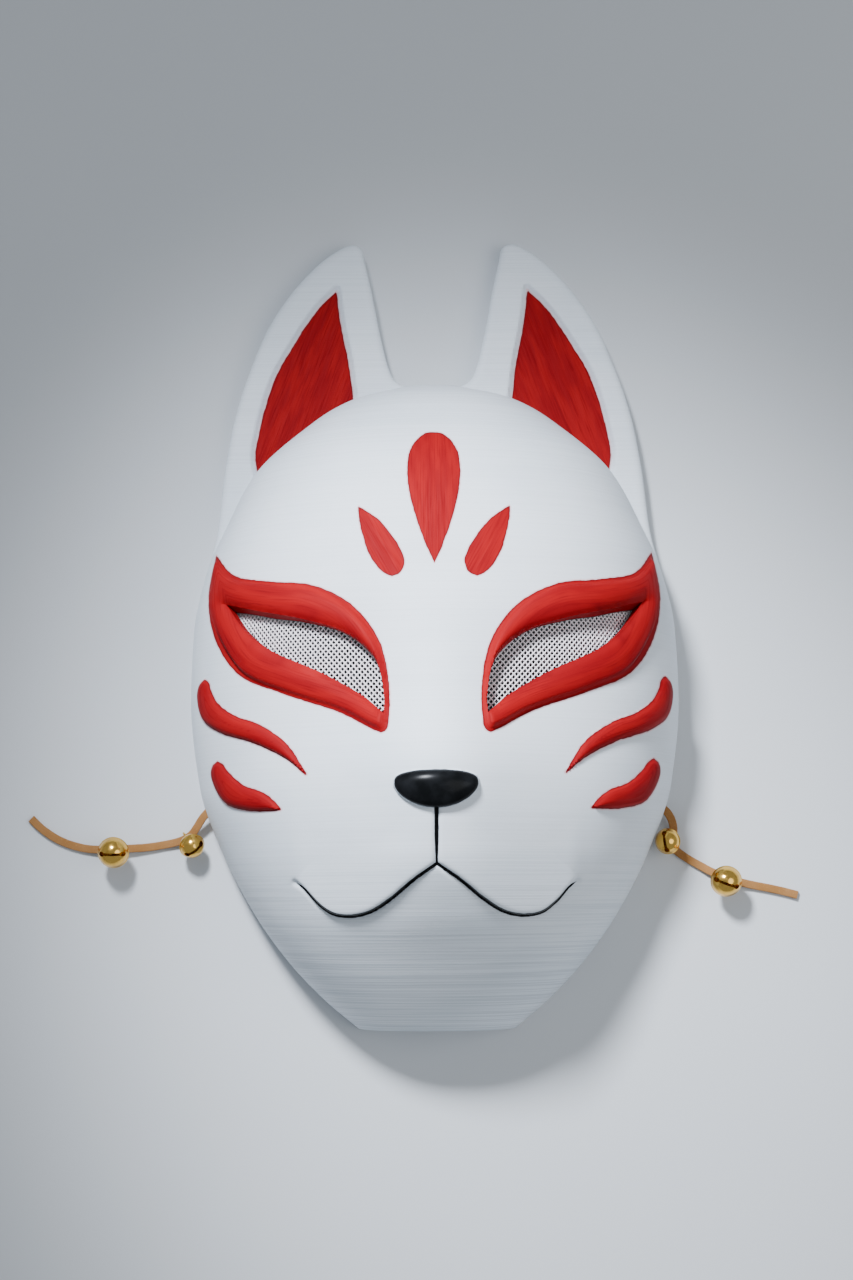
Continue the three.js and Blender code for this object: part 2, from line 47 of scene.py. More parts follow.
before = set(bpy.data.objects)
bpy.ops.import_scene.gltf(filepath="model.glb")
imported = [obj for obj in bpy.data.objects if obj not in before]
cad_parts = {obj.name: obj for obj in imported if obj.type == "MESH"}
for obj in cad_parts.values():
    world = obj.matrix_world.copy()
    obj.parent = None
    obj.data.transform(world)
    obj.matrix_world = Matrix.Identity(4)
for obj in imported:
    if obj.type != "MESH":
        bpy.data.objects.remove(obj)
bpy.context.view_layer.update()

MM = 0.001


def linear(hex_colour):
    """An sRGB hex colour as the linear values that shaders take."""
    channels = [int(hex_colour[i : i + 2], 16) / 255 for i in (1, 3, 5)]
    return tuple(c / 12.92 if c <= 0.04045 else ((c + 0.055) / 1.055) ** 2.4 for c in channels)


# Sizes of the face, in millimetres

WALL = 3.0
CHIN_Y = -147.5
CROWN_Y = 94.0
SIDE_FULLNESS = 2.3

# Place along the mask, half width, height of the middle, swell and half width of the muzzle
SECTIONS = np.array(
    [
        (-147.5, 29.5, 27, 0, 34),
        (-137, 42, 39, 1, 36),
        (-122, 56, 52, 4, 38),
        (-105, 68, 62, 11, 39),
        (-82, 80, 69.5, 19, 38),
        (-58, 88.5, 73, 22.5, 34),
        (-25, 92, 75.5, 11, 24),
        (0, 91, 77, 3, 20),
        (22, 86.5, 75, 0, 20),
        (41, 78.5, 70, 0, 20),
        (60, 68.5, 61, 0, 20),
        (77, 50.5, 46, 0, 20),
        (88, 34, 30, 0, 20),
        (94, 15, 12, 0, 20),
    ]
)
HALF, HEIGHT, MUZZLE, SPREAD = 1, 2, 3, 4

# Distances to an outline are worked out no further than this
REACH = 9.0

# The edge of an ear rolls down by a drop, its middle sinks between two distances inside its red,
# and its foot goes a little way into the wall of the face
EAR_THICK = 9.0
EAR_ROLL_DROP = 2.4
EAR_RECESS_DEEP = 2.5
EAR_RECESS_SPAN = (-2.2, 0.2)
EAR_GRID = 0.7
EAR_POINTS = 380
EAR_ROLL_SHARES = (0.05, 0.16, 0.34, 0.58, 0.85)
EAR_UNDER = 0.4
EAR_OUTLINE = [
    (4, 93), (10, 94.2), (14.3, 96.6), (16.7, 101.5), (20, 115), (23, 131), (25.6, 142.6),
    (27.1, 148.3), (30.5, 149.7), (39, 145.6), (51, 134.3), (62, 118.4), (69.5, 101), (75, 84),
    (79, 63), (82, 38), (85.2, 25), (88.2, 13),
]
EAR_UNDER_FACE = [(80, 8), (60, 50), (30, 80), (4, 86)]
# The sunken red middle of an ear, from its tip down each edge to where the face covers it
EAR_RECESS_OUTER = [
    (36.5, 131.9), (43, 125.5), (48.5, 118), (53, 110.8), (59.2, 99.9), (62.9, 90), (66.2, 77),
    (67.6, 68), (66, 58),
]
EAR_RECESS_INNER = [
    (36.5, 131.9), (35.1, 120.3), (33.6, 112), (32.2, 105.5), (30.8, 95), (30.4, 88), (36, 76),
    (66, 58),
]

# The painted lid round each eye opening, from its outer tip to the corner beside the nose
LID_UPPER = [
    (81, 28), (72.5, 17.4), (59, 13.3), (43, 10.6), (29, 2.9), (19.4, -10.2), (16, -26), (16.1, -38),
    (16.9, -41.9), (18.8, -42.9),
]
LID_LOWER = [
    (81, 28), (83.2, 10.6), (79.8, -5.6), (70.2, -19.6), (53.5, -27.5), (33.3, -35), (22, -41.4),
    (18.8, -42.9),
]
EYE_UPPER = [(75.2, 6.6), (64, 3), (46, -1.6), (31, -7), (20.8, -16.7), (17.8, -30), (18, -36)]
EYE_LOWER = [(75.2, 6.6), (67.5, -4.3), (58.5, -11.6), (38.2, -21.5), (24.5, -30), (18, -36)]

# An eye is cut upright from over the nose to just over the face, then slanting through the wall,
# and upright again from just behind it down into the hollow
EYE_CUT_TOP = 150.0
EYE_CUT_OVER = 0.2
EYE_CUT_BEHIND = 0.5
EYE_CUT_LOW = 12.0

# The same opening on the hollow side, where its walls have drawn in at the outer end
EYE_BACK_UPPER = [
    (71.4, 3.4), (64, 1.6), (56, -0.6), (46, -2.4), (31, -7.3), (20.9, -16.8), (17.9, -30), (18, -36),
]
EYE_BACK_LOWER = [(71.4, 3.4), (66, -4.5), (57.6, -11.9), (38.2, -21.5), (24.5, -30), (18, -36)]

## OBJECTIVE
Return exactly the leading lines of the listing, stopping after the line in which "SIDE_FULLNESS = 2.3" occurs.

## RESPONSE TO THIS TASK
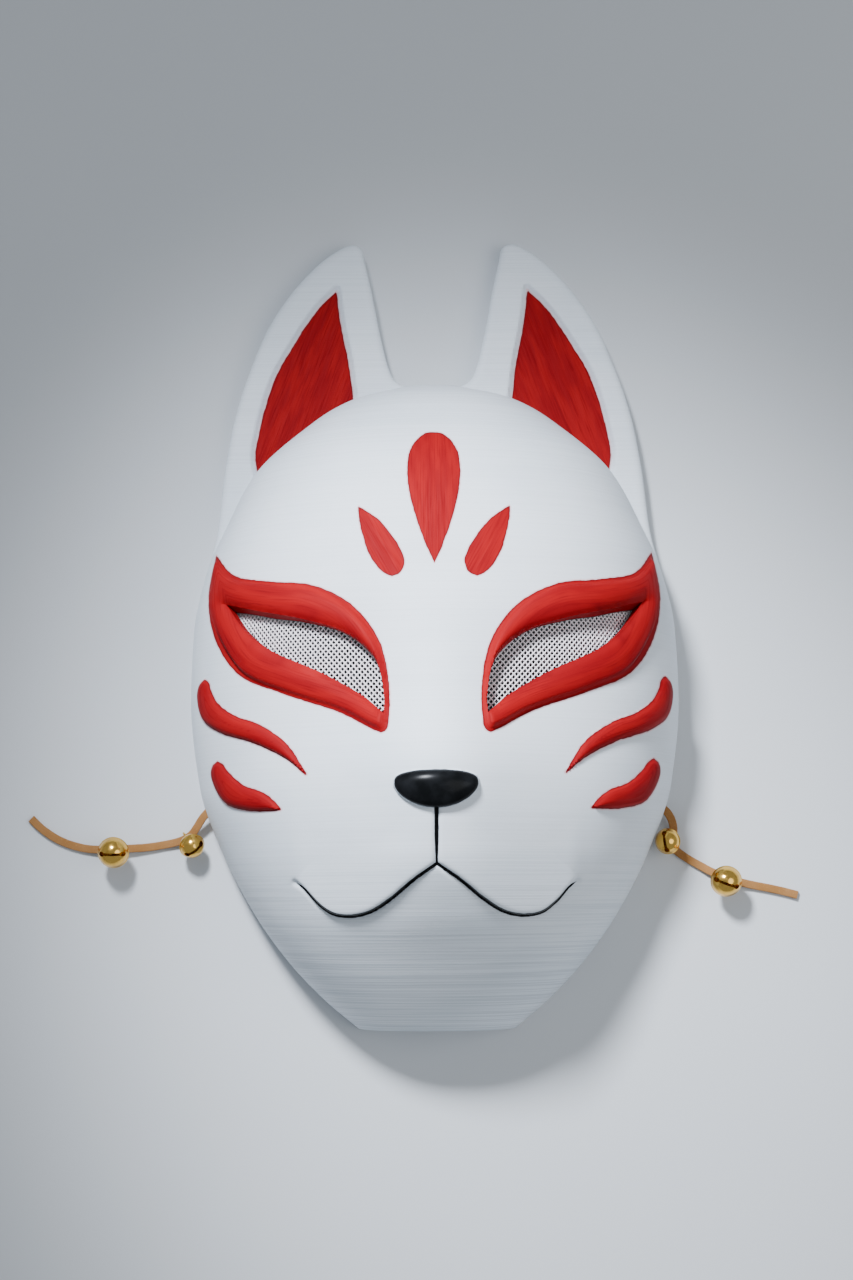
Continue the three.js and Blender code for this object: part 2, from line 47 of scene.py. More parts follow.
before = set(bpy.data.objects)
bpy.ops.import_scene.gltf(filepath="model.glb")
imported = [obj for obj in bpy.data.objects if obj not in before]
cad_parts = {obj.name: obj for obj in imported if obj.type == "MESH"}
for obj in cad_parts.values():
    world = obj.matrix_world.copy()
    obj.parent = None
    obj.data.transform(world)
    obj.matrix_world = Matrix.Identity(4)
for obj in imported:
    if obj.type != "MESH":
        bpy.data.objects.remove(obj)
bpy.context.view_layer.update()

MM = 0.001


def linear(hex_colour):
    """An sRGB hex colour as the linear values that shaders take."""
    channels = [int(hex_colour[i : i + 2], 16) / 255 for i in (1, 3, 5)]
    return tuple(c / 12.92 if c <= 0.04045 else ((c + 0.055) / 1.055) ** 2.4 for c in channels)


# Sizes of the face, in millimetres

WALL = 3.0
CHIN_Y = -147.5
CROWN_Y = 94.0
SIDE_FULLNESS = 2.3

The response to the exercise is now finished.